**Objective:** Copy each line exactly.

**Raw data:**
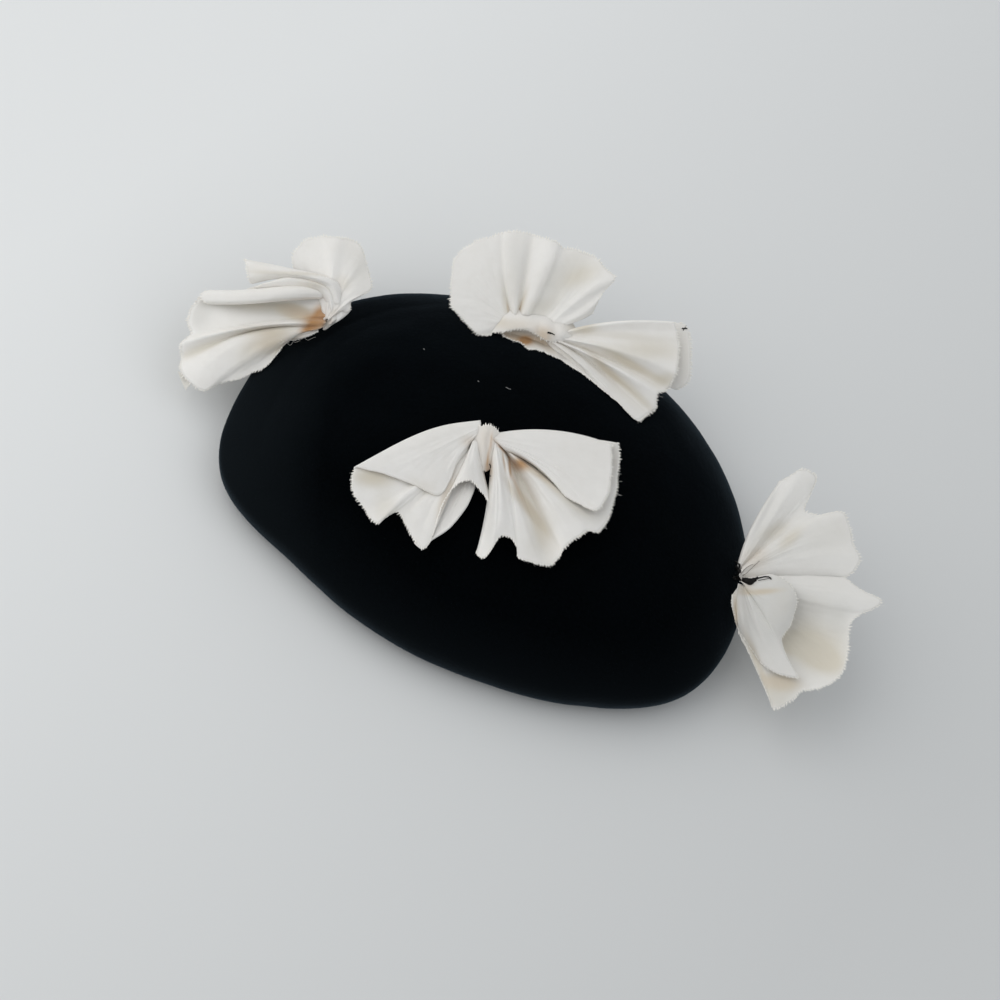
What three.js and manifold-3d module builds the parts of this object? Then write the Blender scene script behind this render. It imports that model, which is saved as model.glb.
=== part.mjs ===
// Tilt hat in moulded black felt with four gathered cloth bows.
// Units are millimetres, +Z is up, the hat rests on the turned-under edge at z = 0.
// The wearer's opening is below, +X runs along the hat's length.
import * as THREE from 'three';
import Module from 'manifold-3d';

// ---------- driving dimensions ----------
const FELT_WALL = 2.6;        // thickness of the felt
const FELT_SEGMENTS = 54;     // round the hat
const FELT_ROW_STEPS = 2;     // mesh rows between two rows of PROFILE
const END_DROP = 10;          // how much lower the shoulder runs at the -X end
const END_DROP_START = 0.30;  // share of the radius where that slope begins
const GIRTH_HEIGHT = 16.5;    // height of the widest line
const CLOTH_WALL = 1.1;       // doubled, hemless cloth of the bows
const CLOTH_GAP = 1.1;        // air between the cloth and the felt
const KNOT_RADIUS = 2.2;      // where the folds start, inside the gather
const RAY_STEPS = 2;          // mesh rays between two rows of a wing
const REACH_STEPS = 5;        // mesh steps from the gather to the raw edge
const SHIFT_X = -7.96;        // moves the part so that its box is centred
const SHIFT_Y = -14.74;

// Outline of the widest line, seen from above.
const PLAN = [
  // deg, radius_mm
  [0, 132], [22.5, 127], [45, 121], [67.5, 117.5],
  [90, 115.5], [112.5, 117], [135, 124], [157.5, 131],
  [180, 131.5], [202.5, 131], [225, 105.5], [247.5, 94.5],
  [270, 91.3], [292.5, 95.5], [315, 110], [337.5, 130.5],
];

// Section from the crown's middle, over the shoulder, to the lip of the opening.
const PROFILE = [
  // share of the plan radius, height_mm
  [0.000, 58.0],
  [0.200, 57.2],
  [0.400, 54.6],
  [0.550, 51.2],
  [0.680, 46.8],
  [0.790, 41.5],
  [0.870, 36.2],
  [0.930, 30.8],
  [0.970, 25.8],
  [0.993, 21.0],
  [1.000, 16.5],
  [0.996, 12.0],
  [0.982, 7.4],
  [0.957, 3.4],
  [0.925, 0.9],
  [0.900, 0.0],
  [0.865, 0.0],
  [0.835, 0.0],
];
const FLAT_ROWS = 2;          // the last rows of PROFILE are the flat that it rests on

// Shallow hand-blocked dents of the crown.
const DENTS = [
  // x_mm, y_mm, radius_mm, depth_mm
  [-78, -2, 26, 1.7],
  [-40, 24, 22, 1.2],
  [62, -28, 30, 1.3],
  [88, 26, 24, 1.1],
];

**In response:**
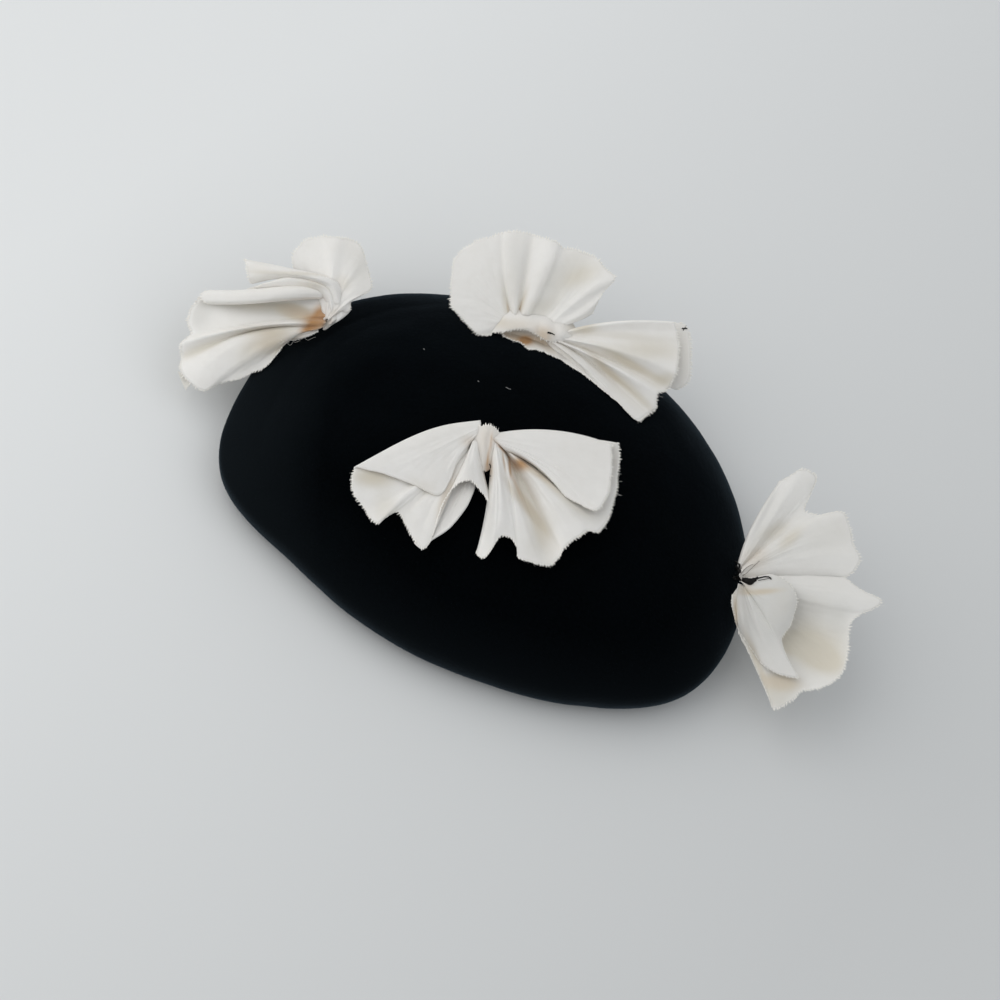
What three.js and manifold-3d module builds the parts of this object? Then write the Blender scene script behind this render. It imports that model, which is saved as model.glb.
=== part.mjs ===
// Tilt hat in moulded black felt with four gathered cloth bows.
// Units are millimetres, +Z is up, the hat rests on the turned-under edge at z = 0.
// The wearer's opening is below, +X runs along the hat's length.
import * as THREE from 'three';
import Module from 'manifold-3d';

// ---------- driving dimensions ----------
const FELT_WALL = 2.6;        // thickness of the felt
const FELT_SEGMENTS = 54;     // round the hat
const FELT_ROW_STEPS = 2;     // mesh rows between two rows of PROFILE
const END_DROP = 10;          // how much lower the shoulder runs at the -X end
const END_DROP_START = 0.30;  // share of the radius where that slope begins
const GIRTH_HEIGHT = 16.5;    // height of the widest line
const CLOTH_WALL = 1.1;       // doubled, hemless cloth of the bows
const CLOTH_GAP = 1.1;        // air between the cloth and the felt
const KNOT_RADIUS = 2.2;      // where the folds start, inside the gather
const RAY_STEPS = 2;          // mesh rays between two rows of a wing
const REACH_STEPS = 5;        // mesh steps from the gather to the raw edge
const SHIFT_X = -7.96;        // moves the part so that its box is centred
const SHIFT_Y = -14.74;

// Outline of the widest line, seen from above.
const PLAN = [
  // deg, radius_mm
  [0, 132], [22.5, 127], [45, 121], [67.5, 117.5],
  [90, 115.5], [112.5, 117], [135, 124], [157.5, 131],
  [180, 131.5], [202.5, 131], [225, 105.5], [247.5, 94.5],
  [270, 91.3], [292.5, 95.5], [315, 110], [337.5, 130.5],
];

// Section from the crown's middle, over the shoulder, to the lip of the opening.
const PROFILE = [
  // share of the plan radius, height_mm
  [0.000, 58.0],
  [0.200, 57.2],
  [0.400, 54.6],
  [0.550, 51.2],
  [0.680, 46.8],
  [0.790, 41.5],
  [0.870, 36.2],
  [0.930, 30.8],
  [0.970, 25.8],
  [0.993, 21.0],
  [1.000, 16.5],
  [0.996, 12.0],
  [0.982, 7.4],
  [0.957, 3.4],
  [0.925, 0.9],
  [0.900, 0.0],
  [0.865, 0.0],
  [0.835, 0.0],
];
const FLAT_ROWS = 2;          // the last rows of PROFILE are the flat that it rests on

// Shallow hand-blocked dents of the crown.
const DENTS = [
  // x_mm, y_mm, radius_mm, depth_mm
  [-78, -2, 26, 1.7],
  [-40, 24, 22, 1.2],
  [62, -28, 30, 1.3],
  [88, 26, 24, 1.1],
];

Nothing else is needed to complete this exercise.